The Institute of Chartered Accountants of India, in an emailed response to BloombergQuint, said the proposed changes will "result in strengthening the corporate governance and quality of preparation and reporting of key statutory documents".

Here are the key changes that the Chartered Accountants, the Cost and Works Accountants and the Company Secretaries (Amendment) Bill, 2021 proposes:

Registration Of Firms

The amendment proposes that the professional institutes—the Institute of Chartered Accountants of India, the Institute of Cost Accountants of India and the Institute of Company Secretaries of India—register the firms. As of now, they only register members.

The move will grant institutes the power to take disciplinary action against firms as well, apart from their members.

Audit Of Institutes

To enhance transparency and accountability, the annual accounts of three institutes will be audited by a firm of chartered accountants selected from the panel of auditors maintained by the Comptroller and Auditor General of India, according to a proposed amendment.

Under prevailing law, the institutes were not required to pick an auditor from the C&AG panel.

The ICAI, however, said the proposed change is in line with its current practice. "The auditor firms appointed for the audit of accounts of the ICAI are empanelled with the office of C&AG," it said in a statement.

Autonomy To Councils

The proposed amendments also provide for autonomy to the councils of the respective institutes to fix fees and other charges for its members, students and firms by deleting the caps under the prevailing acts. As of now, any change in the fee requires the government’s approval.

The term of the council is also proposed to be increased from three to four years. However, the elected members can be on the council for two consecutive terms of four years as opposed to three (consecutive terms) of three years currently.

This is one of the changes recommended by the institute, the ICAI said.

Increase In Penalties

The new bill also provides for a substantial increase in penalties and period of disqualifications to deter offences.

In case of 'grave offences' listed under the second schedule of the CA Act, the penalty has been increased from Rs 5 lakh to Rs 10 lakh, along with the expulsion for a period an institute deems fit.

The amendments introduced specific timelines for disposal of disciplinary complaints. For instance, the board of discipline will be required to conclude its inquiry within 90 days of receiving a preliminary examination report.

Members Of Disciplinary Committee

The disciplinary committee currently requires two government nominees and three council members.
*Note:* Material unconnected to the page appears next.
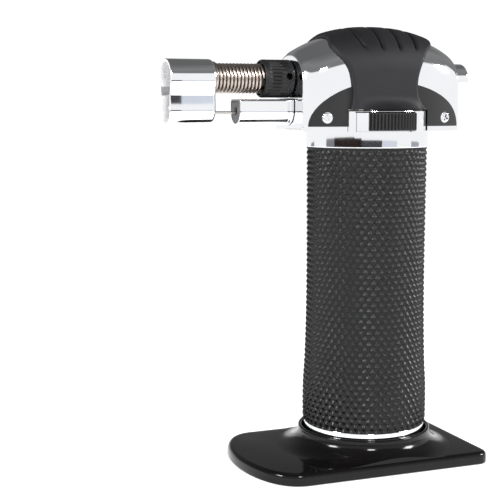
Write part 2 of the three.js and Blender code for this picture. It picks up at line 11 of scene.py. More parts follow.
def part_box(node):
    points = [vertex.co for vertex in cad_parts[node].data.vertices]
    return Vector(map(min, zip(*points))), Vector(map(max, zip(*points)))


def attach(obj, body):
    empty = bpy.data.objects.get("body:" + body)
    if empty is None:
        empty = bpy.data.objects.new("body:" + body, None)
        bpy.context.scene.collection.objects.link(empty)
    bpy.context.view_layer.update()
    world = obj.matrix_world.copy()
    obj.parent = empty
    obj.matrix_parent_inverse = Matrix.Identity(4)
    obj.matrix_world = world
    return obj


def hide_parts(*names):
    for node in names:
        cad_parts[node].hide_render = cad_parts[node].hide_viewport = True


bl_info = {
    "name": "Butane Torch",
    "version": (1, 0, 0),
    "blender": (4, 5, 0),
    "location": "View3D > Sidebar > Torch",
    "description": "Builds the visible pieces of a bench torch round its packed frame",
    "category": "Object",
}

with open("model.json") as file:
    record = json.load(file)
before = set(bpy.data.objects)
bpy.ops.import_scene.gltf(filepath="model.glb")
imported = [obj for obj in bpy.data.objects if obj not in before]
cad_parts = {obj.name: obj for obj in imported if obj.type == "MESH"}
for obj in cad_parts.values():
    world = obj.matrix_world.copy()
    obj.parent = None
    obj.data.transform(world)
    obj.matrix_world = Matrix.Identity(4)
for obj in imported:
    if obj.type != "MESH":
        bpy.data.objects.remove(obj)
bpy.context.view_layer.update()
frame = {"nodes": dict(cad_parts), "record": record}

MM = 0.001
TURN = 2.0 * math.pi
Z_AXIS = Vector((0.0, 0.0, 1.0))
X_AXIS = Vector((1.0, 0.0, 0.0))

BOXES = {node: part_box(node) for node in frame["nodes"]}


def low(node):
    return BOXES[node][0]


def high(node):
    return BOXES[node][1]


def joint(name):
    return next(entry for entry in frame["record"]["behaviour"]["joints"] if entry["name"] == name)


BURNER_Z = joint("air_collar_turn")["pos_m"][2]
TORCH = "torch"
STAND = "stand"


# ---------------------------------------------------------------- settings


def length(name, description, default):
    return bpy.props.FloatProperty(
        name=name, description=description, default=default, precision=5, subtype="DISTANCE", unit="LENGTH"
    )


def count(name, description, default):
    return bpy.props.IntProperty(name=name, description=description, default=default, min=1)


def colour(name, description, default):
    return bpy.props.FloatVectorProperty(
        name=name, description=description, default=default, subtype="COLOR", size=3, min=0.0, max=1.0
    )


class TorchSizes(bpy.types.PropertyGroup):
    """Sizes of the visible detail."""

    head_end_half_width: length("Head end half width", "Half width of the head at its two ends", 11 * MM)
    head_end_top: length("Head end top", "Height of the head's roof at its two ends", 131.8 * MM)
    head_arch: length("Arch height", "Height of the roof arch at the middle of the head", 13 * MM)
    head_wall: length("Head wall", "Thickness of the head's wall", 2.2 * MM)
    head_edge: length("Head edge", "Rounding of the head's end faces", 0.7 * MM)
    plate_half_length: length("Plate half length", "Half length of a side plate", 26.2 * MM)
    plate_height: length("Plate height", "Height of a side plate", 14 * MM)
    plate_proud: length("Plate proud", "How far a side plate stands out of the head", 0.16 * MM)
    grip_thickness: length("Grip thickness", "Thickness of the saddle grip", 1.2 * MM)
    groove_depth: length("Groove depth", "Depth of the grip grooves", 1.05 * MM)
    point_height: length("Point height", "Height of the grip sleeve's diamond points", 0.85 * MM)
    point_columns: count("Points round", "Diamond points in one row round the sleeve", 48)
    point_rows: count("Point rows", "Rows of diamond points up the sleeve", 51)
    dial_ribs: count("Dial ribs", "Ribs on each pad of the gas dial", 15)
    collar_ribs: count("Air collar ribs", "Ribs round the air collar", 30)
    coil_turns: bpy.props.FloatProperty(name="Coil turns", description="Turns of the heat coil", default=12.5)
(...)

However, the amendments propose to include two chartered accountants and three non-CAs.

The non-CA members, to be recommended by the institute, will include those who have “experience in law and have knowledge of disciplinary matters and the profession".

One of the non-CA members will also be the presiding officer of the bench.
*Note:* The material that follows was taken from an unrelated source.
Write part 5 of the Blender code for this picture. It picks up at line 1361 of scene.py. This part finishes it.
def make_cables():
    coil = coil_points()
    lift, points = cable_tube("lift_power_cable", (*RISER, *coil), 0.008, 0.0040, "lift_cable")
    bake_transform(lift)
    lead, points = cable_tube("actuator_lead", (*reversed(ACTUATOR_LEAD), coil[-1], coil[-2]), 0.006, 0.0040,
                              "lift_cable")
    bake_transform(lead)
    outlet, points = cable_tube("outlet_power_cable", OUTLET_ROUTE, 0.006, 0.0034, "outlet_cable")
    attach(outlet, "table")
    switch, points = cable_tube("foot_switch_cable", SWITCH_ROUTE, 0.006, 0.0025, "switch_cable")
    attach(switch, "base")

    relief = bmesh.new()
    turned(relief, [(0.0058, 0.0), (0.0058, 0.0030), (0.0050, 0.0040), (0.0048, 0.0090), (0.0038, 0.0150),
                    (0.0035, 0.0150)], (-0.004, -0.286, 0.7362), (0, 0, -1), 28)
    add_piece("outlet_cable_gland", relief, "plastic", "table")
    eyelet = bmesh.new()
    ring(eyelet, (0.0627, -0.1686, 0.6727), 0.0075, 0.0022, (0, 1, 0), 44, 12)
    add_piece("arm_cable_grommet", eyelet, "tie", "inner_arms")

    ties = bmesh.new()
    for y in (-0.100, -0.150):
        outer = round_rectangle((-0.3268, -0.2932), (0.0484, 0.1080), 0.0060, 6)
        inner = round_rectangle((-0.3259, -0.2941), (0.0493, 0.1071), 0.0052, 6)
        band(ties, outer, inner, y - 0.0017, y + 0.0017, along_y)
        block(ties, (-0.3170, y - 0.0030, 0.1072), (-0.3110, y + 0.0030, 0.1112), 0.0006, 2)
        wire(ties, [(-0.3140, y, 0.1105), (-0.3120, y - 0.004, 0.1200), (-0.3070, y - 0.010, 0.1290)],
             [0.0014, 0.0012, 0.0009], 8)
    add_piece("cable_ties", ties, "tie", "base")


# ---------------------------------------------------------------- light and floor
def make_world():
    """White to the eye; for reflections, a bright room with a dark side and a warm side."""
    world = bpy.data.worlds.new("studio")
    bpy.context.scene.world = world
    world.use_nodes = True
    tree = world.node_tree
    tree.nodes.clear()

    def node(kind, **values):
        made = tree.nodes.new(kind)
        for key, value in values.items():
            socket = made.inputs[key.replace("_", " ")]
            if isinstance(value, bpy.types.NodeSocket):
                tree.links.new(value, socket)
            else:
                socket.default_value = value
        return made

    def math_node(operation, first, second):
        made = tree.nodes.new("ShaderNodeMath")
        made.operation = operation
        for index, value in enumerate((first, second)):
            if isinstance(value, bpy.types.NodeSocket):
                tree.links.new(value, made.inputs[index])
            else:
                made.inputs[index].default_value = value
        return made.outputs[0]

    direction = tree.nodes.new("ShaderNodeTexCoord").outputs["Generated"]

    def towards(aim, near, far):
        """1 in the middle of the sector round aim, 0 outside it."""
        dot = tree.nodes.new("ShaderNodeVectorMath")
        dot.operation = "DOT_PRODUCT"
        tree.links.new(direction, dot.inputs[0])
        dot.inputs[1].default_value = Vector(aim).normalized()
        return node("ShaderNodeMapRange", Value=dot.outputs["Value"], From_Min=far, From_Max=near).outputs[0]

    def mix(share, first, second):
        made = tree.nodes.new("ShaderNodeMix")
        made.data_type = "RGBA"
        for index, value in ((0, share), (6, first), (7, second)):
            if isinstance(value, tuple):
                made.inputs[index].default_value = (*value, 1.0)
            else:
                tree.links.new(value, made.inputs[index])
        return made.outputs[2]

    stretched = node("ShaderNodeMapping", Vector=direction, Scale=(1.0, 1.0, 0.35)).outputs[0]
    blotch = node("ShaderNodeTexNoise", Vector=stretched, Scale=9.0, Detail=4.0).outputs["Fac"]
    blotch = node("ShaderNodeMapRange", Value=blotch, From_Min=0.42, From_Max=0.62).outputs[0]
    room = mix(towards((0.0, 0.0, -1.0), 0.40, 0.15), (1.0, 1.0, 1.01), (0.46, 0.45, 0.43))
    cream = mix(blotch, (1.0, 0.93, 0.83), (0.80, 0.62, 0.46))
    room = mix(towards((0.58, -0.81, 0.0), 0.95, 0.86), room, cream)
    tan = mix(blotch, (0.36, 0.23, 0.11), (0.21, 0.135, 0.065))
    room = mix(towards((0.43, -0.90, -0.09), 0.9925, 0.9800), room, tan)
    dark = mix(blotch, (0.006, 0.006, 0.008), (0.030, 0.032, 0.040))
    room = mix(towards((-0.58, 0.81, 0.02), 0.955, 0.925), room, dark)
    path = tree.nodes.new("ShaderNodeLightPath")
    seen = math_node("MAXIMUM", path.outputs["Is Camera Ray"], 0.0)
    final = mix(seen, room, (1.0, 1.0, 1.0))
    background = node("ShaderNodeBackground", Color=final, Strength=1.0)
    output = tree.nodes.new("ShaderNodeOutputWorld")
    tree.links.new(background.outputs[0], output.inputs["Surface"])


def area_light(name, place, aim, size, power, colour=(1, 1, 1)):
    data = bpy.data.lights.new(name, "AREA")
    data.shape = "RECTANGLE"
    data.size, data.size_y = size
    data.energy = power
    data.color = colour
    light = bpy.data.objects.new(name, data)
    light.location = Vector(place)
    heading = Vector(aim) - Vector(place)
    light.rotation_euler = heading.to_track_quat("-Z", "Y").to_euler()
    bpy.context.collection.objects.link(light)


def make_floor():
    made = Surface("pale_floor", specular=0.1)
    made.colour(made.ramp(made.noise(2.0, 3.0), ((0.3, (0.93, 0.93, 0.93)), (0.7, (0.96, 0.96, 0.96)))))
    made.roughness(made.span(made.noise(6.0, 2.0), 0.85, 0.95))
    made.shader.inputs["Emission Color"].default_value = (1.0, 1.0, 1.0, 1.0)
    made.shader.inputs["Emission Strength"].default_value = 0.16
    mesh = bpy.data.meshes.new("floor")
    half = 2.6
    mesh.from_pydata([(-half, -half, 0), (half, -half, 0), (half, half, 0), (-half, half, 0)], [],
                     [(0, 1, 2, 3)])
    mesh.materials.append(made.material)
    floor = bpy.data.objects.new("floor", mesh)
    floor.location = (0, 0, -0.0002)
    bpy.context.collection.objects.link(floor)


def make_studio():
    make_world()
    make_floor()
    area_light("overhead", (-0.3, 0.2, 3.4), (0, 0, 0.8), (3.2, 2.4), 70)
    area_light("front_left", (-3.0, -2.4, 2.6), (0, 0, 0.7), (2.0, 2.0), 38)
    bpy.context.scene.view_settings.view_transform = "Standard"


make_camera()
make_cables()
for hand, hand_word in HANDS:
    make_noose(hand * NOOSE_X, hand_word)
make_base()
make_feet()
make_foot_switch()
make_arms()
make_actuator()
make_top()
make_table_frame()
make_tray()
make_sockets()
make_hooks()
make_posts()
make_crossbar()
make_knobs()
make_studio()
The ICAI, however, said the current practice of three CAs/council members "having domain expertise in accounting, auditing, code of ethics, technical matters of taxation" should be continued.

“This would help to deal with and deliver appropriate justice in disciplinary cases,” the ICAI said in its statement.
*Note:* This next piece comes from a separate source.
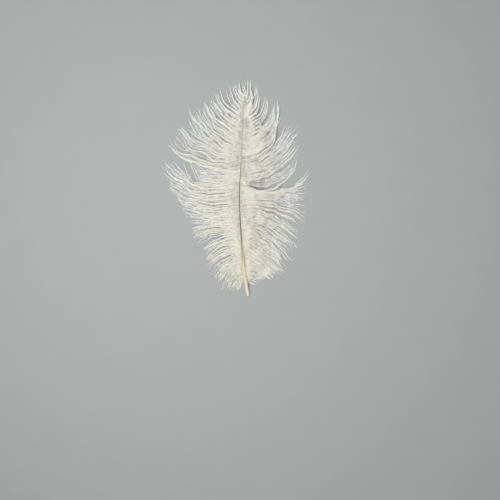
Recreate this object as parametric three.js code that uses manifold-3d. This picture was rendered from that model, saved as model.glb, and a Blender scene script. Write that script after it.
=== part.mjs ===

The institute has reservation on having a non-CA as the presiding officer as “thorough knowledge of accounting, auditing and ethical standards and experience in practice of at least 15 years is required to arrive at right judgement in a disciplinary case".

“We have recommended that the current practice of having president or vice-president of the ICAI as presiding officer be continued,” it said.

The bill also empowers the disciplinary directorate to conduct suo motu investigation against its members or member firms. Currently, it can only probe if a complaint is filed.